乗馬の後は、剣の練習である。クレイグが木刀をギルバートに渡す。
「あの?最初に少し準備運動とかしないの?」

「え?準備運動?それはなんですか?」

「私は治療師だからよく、急に運動して肉離れを起こしたり転倒したりする人を病院で診ていたの。特に、兵士に多くて、ピーターに先に準備運動をして体をほぐしてから訓練をすることを提案したのよ」


「なるほど、どのようにするか教えていただけますか?」

公爵からどんなに奇異に思えてもシャーロットのいうことに従うように厳命されている。

頷いたシャーロットは、ギルバートに触りながら教える。
そう、ここにある腱を伸ばさないと切れる人がいるの。踵をつけてね。
ギルバートにはそもそも、腓骨神経麻痺で足が動かなくなった頃から、関節の訓練や筋肉を正しくストレッチする方法を教えている。
「これは面白い。護衛兵士たちにも指導するようにいたします」

クレイグはピーターが盛んにエミリー先生を褒めていたことを思い出す。

「ありがとう。少しでも怪我をする人が減ると嬉しいわ」と微笑む。

一緒に運動しようとすると、
「あ、姉上、姉上はお願いですから部屋で準備運動をしてからいらしてください。今日は見学でお願いします」

と断られる。
いや、準備運動は良いのだけど流石に貴族令嬢の姉上が人前ですることはまずいとギルバートは思う。

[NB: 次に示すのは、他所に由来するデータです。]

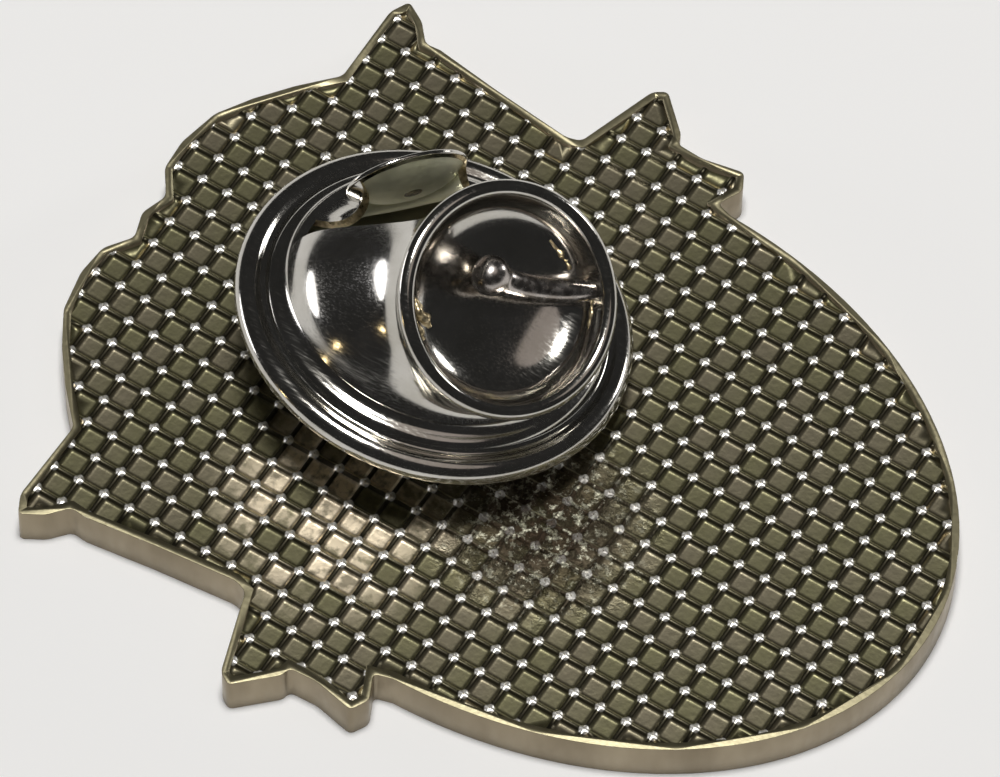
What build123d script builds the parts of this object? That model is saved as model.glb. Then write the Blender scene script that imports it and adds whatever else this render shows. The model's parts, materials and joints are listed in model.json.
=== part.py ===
from build123d import *
import os
from math import cos, radians, sin

# A die-struck soft-enamel cap badge, lying on its face, with a butterfly clutch on a soldered post.
# Millimetres. +X runs from the crown-like head to the round end, +Z is the way the back faces,
# z = 0 is the plane of the raised metal lines on the front.

# ---- driving dimensions -------------------------------------------------------------------------
plate_thick = 1.4           # front lines to back face
recess_depth = 0.40         # how deep the enamel cells are struck
enamel_low = 0.08           # soft enamel stays this much below the metal lines

body_center_x = 0.9         # the oval body is part of one ellipse
body_rx = 12.25
body_ry = 8.95

roundel_x = 4.6             # the round front field
roundel_r = 7.55
border_inner_r = 6.35
field_r = 6.0
star_r = 4.3
star_waist_r = 1.9
star_points = 8
cell_corner_r = 0.15

post_x = -3.6               # where the post stands on the back
post_y = 0.1
post_r = 0.5
post_neck_r = 0.40          # the groove that the spring's legs snap into
neck_half = 0.22
neck_taper = 0.10
post_top = 3.0              # above the clutch's rim plane
post_shoulder = 2.3
post_tip_r = 0.10
solder_r = 1.5
solder_waist_r = 0.95
solder_waist_h = 0.20
solder_top_r = 0.70
solder_h = 0.6

lean = 15.15                # the post was soldered crooked: lean from the back's normal
lean_toward = 57.0          # which way, from +X towards +Y
rim_rise = 2.0              # the clutch's rim centre above the back face
wing_turn = -34.55          # the wings' line, from +X towards +Y

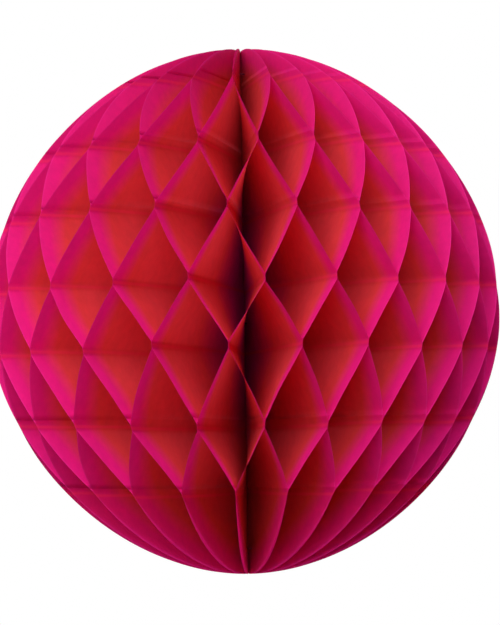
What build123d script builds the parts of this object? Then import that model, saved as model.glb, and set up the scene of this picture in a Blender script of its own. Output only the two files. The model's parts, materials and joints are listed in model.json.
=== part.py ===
from build123d import *
import os
from math import cos, radians, sin

# A paper honeycomb ball, opened full circle. Half-disc tissue sheets are stacked between two half-disc
# cover boards and bound along their straight edges, which become the ball's upright spine. Each sheet is
# glued to its two neighbours along rows of short glue lines that alternate, so that it zigzags between
# them when the ball is fanned open. The two boards meet at the back, held by adhesive dots.
#
# Frame: mm, +Z up the spine, origin at the ball's centre, front at -Y, and the boards' seam at +Y.
# A fold plane is one of the upright half planes through the spine where neighbouring sheets are glued.
# Plane 0 lies on the left board, plane SHEETS on the right one, and sheet i fills the gap from i to i + 1.

# Driving dimensions
BALL_HEIGHT = 200.0
BALL_WIDTH = 194.4
SHEET_COUNT = 48
GLUE_ROW_HEIGHTS = [83.0, 56.5, 32.0, 6.5, -16.5, -43.0, -68.0]
GLUE_LINE_HEIGHT = 4.0
TISSUE_THICKNESS = 0.2
GLUE_FILM = 0.05
BOARD_THICKNESS = 0.35
BOARD_INSET = 0.3
BOARD_SPINE_GAP = 1.0
DOT_THICKNESS = 0.1
DOT_RADIUS = 6.0
DOT_PLACES = {"top": (44.0, 58.0), "middle": (62.0, 0.0), "bottom": (44.0, -58.0)}
SPINE_CLEARANCE = 5.5
THREAD_HEIGHTS = {"top": 90.0, "middle": -5.0, "bottom": -90.0}
THREAD_LOOP_RADIUS = 7.0
THREAD_RADIUS = 0.3
NEEDLE_HOLE_RADIUS = 0.5
HANGING_HOLE_RADII = {-1: 1.5, 1: 1.75}
HANGING_HOLE_FROM_SPINE = 13.0
HANGING_HOLE_HEIGHT = 86.0

# The cells are opened a little unevenly: the planes are this many degrees off an even fan
SPREAD_FRONT = 2.0
SPREAD_LEFT = 2.9

EVEN_STEP = 360.0 / SHEET_COUNT
BLANK_REACH = 0.55 * BALL_HEIGHT
FILM_SHARE = (TISSUE_THICKNESS + GLUE_FILM) / 2


def plane_angle(k):
    """Degrees of fold plane k about the spine, from the front (-Y) towards +X."""
    even = EVEN_STEP * k - 180.0
    return even + SPREAD_FRONT * sin(radians(even)) + SPREAD_LEFT * (cos(radians(2 * even)) - 1)


def plane_offset(k):
    """How far fold plane k stands off the spine: the first and last lie on the boards' inner faces."""
    board_face = DOT_THICKNESS / 2 + BOARD_THICKNESS
    return {0: board_face, SHEET_COUNT: -board_face}.get(k, 0.0)


def point(angle, outward, across, z):
    """A point at a distance out from the spine in one direction and a distance across it."""
    a = radians(angle)
    return Vector(outward * sin(a) + across * cos(a), across * sin(a) - outward * cos(a), z)


def cross_section(angle, offset, z):
    """The thin level rectangle that a sheet fills at one height."""
    inner, outer = offset - TISSUE_THICKNESS / 2, offset + TISSUE_THICKNESS / 2
    corners = [(SPINE_CLEARANCE, inner), (BLANK_REACH, inner), (BLANK_REACH, outer), (SPINE_CLEARANCE, outer)]
    return Wire.make_polygon([point(angle, out, across, z) for out, across in corners], close=True)


def zigzag(i):
    """Sheet i's stations from the bottom up: height, and share of the way from plane i to plane i + 1."""
    stations = [(-BLANK_REACH, 0.5)]
    for row in reversed(range(len(GLUE_ROW_HEIGHTS))):
        side = (row + i) % 2
        for edge in (-GLUE_LINE_HEIGHT / 2, GLUE_LINE_HEIGHT / 2):
            stations.append((GLUE_ROW_HEIGHTS[row] + edge, side))
    stations.append((BLANK_REACH, 0.5))
    return stations


def half_disc(width, height, spine_gap):
    """The outline of a board or sheet laid flat, in the plane of the spine, from spine_gap outwards."""
    arc = EllipticalCenterArc((0, 0), width / 2, height / 2, start_angle=-90, arc_size=180)
    outline = make_face(arc + Line((0, height / 2), (0, -height / 2)))
    return outline - Rectangle(2 * spine_gap, height)


def ball_envelope():
    """The round shape that the outer edges of all the sheets are cut to."""
    return revolve(Plane.XZ * half_disc(BALL_WIDTH, BALL_HEIGHT, 0.001), Axis.Z)


def needle_holes():
    """The holes that the binding threads pass through, as rings about the spine."""
    return [Pos(0, 0, z) * Torus(THREAD_LOOP_RADIUS, NEEDLE_HOLE_RADIUS) for z in THREAD_HEIGHTS.values()]


def tissue_sheet(i, envelope, holes):
    angles = plane_angle(i), plane_angle(i + 1)
    offsets = plane_offset(i) + FILM_SHARE, plane_offset(i + 1) - FILM_SHARE
    sections = []
    for z, share in zigzag(i):
        angle = angles[0] + share * (angles[1] - angles[0])
        offset = offsets[0] + share * (offsets[1] - offsets[0])
        sections.append(cross_section(angle, offset, z))
    sheet = Solid.make_loft(sections, ruled=True) & envelope
    for hole in holes:
        sheet -= hole
    return sheet


def cover_board(side, holes):
    """A half disc of card on one side of the seam: side is -1 on the left and 1 on the right."""
    outline = half_disc(BALL_WIDTH - 2 * BOARD_INSET, BALL_HEIGHT - 2 * BOARD_INSET, BOARD_SPINE_GAP)
    board = Pos(side * DOT_THICKNESS / 2, 0, 0) * extrude(Plane.YZ * outline, side * BOARD_THICKNESS)
    hanging_hole = Rot(0, 90, 0) * Cylinder(HANGING_HOLE_RADII[side], 10 * BOARD_THICKNESS)
    board -= Pos(0, HANGING_HOLE_FROM_SPINE, HANGING_HOLE_HEIGHT) * hanging_hole
    for hole in holes:
        board -= hole
    return board


def binding_thread(z):
    return Pos(0, 0, z) * Torus(THREAD_LOOP_RADIUS, THREAD_RADIUS)


def adhesive_dot(from_spine, z):
    return Pos(0, from_spine, z) * Rot(0, 90, 0) * Cylinder(DOT_RADIUS, DOT_THICKNESS)


def parts():
    envelope, holes = ball_envelope(), needle_holes()
    yield "cover_board_left", cover_board(-1, holes)
    yield "cover_board_right", cover_board(1, holes)
    for i in range(SHEET_COUNT):
        yield f"tissue_sheet_{i + 1:02d}", tissue_sheet(i, envelope, holes)
    for place, z in THREAD_HEIGHTS.items():
        yield f"binding_thread_{place}", binding_thread(z)
    for place, (from_spine, z) in DOT_PLACES.items():
        yield f"adhesive_dot_{place}", adhesive_dot(from_spine, z)


os.makedirs("parts", exist_ok=True)
for name, shape in parts():
    export_step(shape, f"parts/{name}.step")
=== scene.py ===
import json
import math
import bpy
import numpy as np
from mathutils import Matrix, Vector

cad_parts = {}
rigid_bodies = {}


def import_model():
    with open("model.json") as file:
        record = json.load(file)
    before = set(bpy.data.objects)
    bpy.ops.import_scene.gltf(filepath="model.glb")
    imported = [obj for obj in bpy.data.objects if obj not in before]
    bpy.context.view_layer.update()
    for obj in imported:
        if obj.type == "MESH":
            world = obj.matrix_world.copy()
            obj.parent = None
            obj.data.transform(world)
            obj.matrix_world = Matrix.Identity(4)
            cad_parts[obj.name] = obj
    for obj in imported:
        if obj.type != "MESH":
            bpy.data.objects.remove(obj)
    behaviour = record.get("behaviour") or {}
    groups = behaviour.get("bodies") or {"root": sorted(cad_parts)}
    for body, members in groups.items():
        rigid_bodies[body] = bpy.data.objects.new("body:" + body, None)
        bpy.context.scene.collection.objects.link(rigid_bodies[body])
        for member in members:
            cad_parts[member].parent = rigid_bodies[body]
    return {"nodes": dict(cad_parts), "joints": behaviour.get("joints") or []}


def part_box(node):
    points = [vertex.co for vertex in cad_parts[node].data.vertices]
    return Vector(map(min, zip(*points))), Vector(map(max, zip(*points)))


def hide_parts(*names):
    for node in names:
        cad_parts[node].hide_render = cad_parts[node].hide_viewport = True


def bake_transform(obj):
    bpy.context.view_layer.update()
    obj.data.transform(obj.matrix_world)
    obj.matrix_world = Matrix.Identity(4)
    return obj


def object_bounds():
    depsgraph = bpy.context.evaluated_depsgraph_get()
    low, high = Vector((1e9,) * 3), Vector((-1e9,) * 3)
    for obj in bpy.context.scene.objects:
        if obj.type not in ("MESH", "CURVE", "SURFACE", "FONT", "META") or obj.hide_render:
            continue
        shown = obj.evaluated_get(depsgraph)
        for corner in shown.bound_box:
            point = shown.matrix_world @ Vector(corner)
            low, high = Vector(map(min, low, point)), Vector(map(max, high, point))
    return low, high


# A paper honeycomb ball: tissue half discs zigzag between upright fold planes that fan out from the
# spine. Metres and radians, in the frame's own axes: +Z up the spine, front at -Y, the seam at +Y.
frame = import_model()
cad_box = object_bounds()

# The tissue, as it was cut and glued
GLUE_ROWS = (0.0830, 0.0565, 0.0320, 0.0065, -0.0165, -0.0430, -0.0680)
GLUE_LINE = 0.0025
CREASE = 0.0010
SPINE_EDGE = 0.0003
# The outline's exponent: 2 would be an ellipse, and less is narrower towards the poles
OUTLINE_POWER = 1.93
GLUE_GAP = 0.000025
PINCH = 0.03
ROW_WANDER = 0.0005
# How far a glued pair parts again at the poles, as a share of its gap
POLE_PARTING = 0.10
# How far a wall bows, as a share of its gap, and the lengths of the waves that it bows in
BOW = 0.035
BOW_UP = 0.019
BOW_OUT = 0.031
RIPPLE_UP = 0.011
RIPPLE_OUT = 0.017
# The binding threads: two plies twisted, so many radians a metre
THREAD_TWIST = 2400.0
THREAD_GROOVE = 0.35
THREAD_END = 0.06
THREAD_RINGS = 90
THREAD_SIDES = 10
# Where the mesh has its points
RIM_COLUMNS = 22
RIM_CROWDING = 1.35
LEAST_REACH = 0.00005
ROW_STEP = 0.0005
RIM_STEP = 0.0022

# Where the photograph was taken from
CAMERA_DISTANCE = 0.80
CAMERA_AZIMUTH = math.radians(3.2)
CAMERA_ELEVATION = math.radians(-3.0)
CAMERA_ROLL = math.radians(0.9)
CAMERA_LENS = 150.7
AIM_RIGHT = 0.0022
AIM_UP = -0.0006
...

「そう?今日はもう先に部屋で準備運動をしてきているから大丈夫よ。」

ほっとしながらクレイグも
「では、木刀で練習を始めましょう。」
ギルバートに指導を始める。
「あの、その木刀、私も持って見ても良いかしら?」

「どうぞ、これはギルバート様用に少し本来より軽くしてあります」

手に持つ。確かに思ったより軽い。だが、竹刀よりは当然重い。そして日本の木刀とも形が違う。前世で、中学、高校と、体育で剣道を学ぶ時間があったのを思い出す。柔道と剣道からの選択で、自分は剣道を選んだ。柔道を学んでいたら、この世界でも護身術として使えたのかもと思う。この間、ペリエで襲われた時には足がすくんで怖かった。しかし今更そんなことを振り返ってもどうしようもない。

「ありがとう、重いのね。私も頑張らなくてはね」

「姉上、護身術は確かに覚えていただきたいですが、アーサー兄上に相談しています。きっと、一番良い方法を考えてくださるはずです」

クレイグもウンウンと頷いている。
侯爵様に好きにさせるように言われているものの、好きにさせて何かあったらアーサー副騎士団長に恨まれるに違いない。

「では今日は見学ということで・・・うわ、シャーロット様、何を」


「え?素振りだけど?運動しておかないと、いざという時逃げれないと思うの」

「はあ、わかりました。では、こちらの一番軽い木刀に変更を。ただ、肩を痛めてはいけないので、休憩しながらお願いします」

こうやって朝の訓練がなんとか終了した。

その後、シャーロットの薦めた準備運動をするようになり、護衛兵の肉離れのようなトラブルが減り護衛兵達から感謝されたのだった。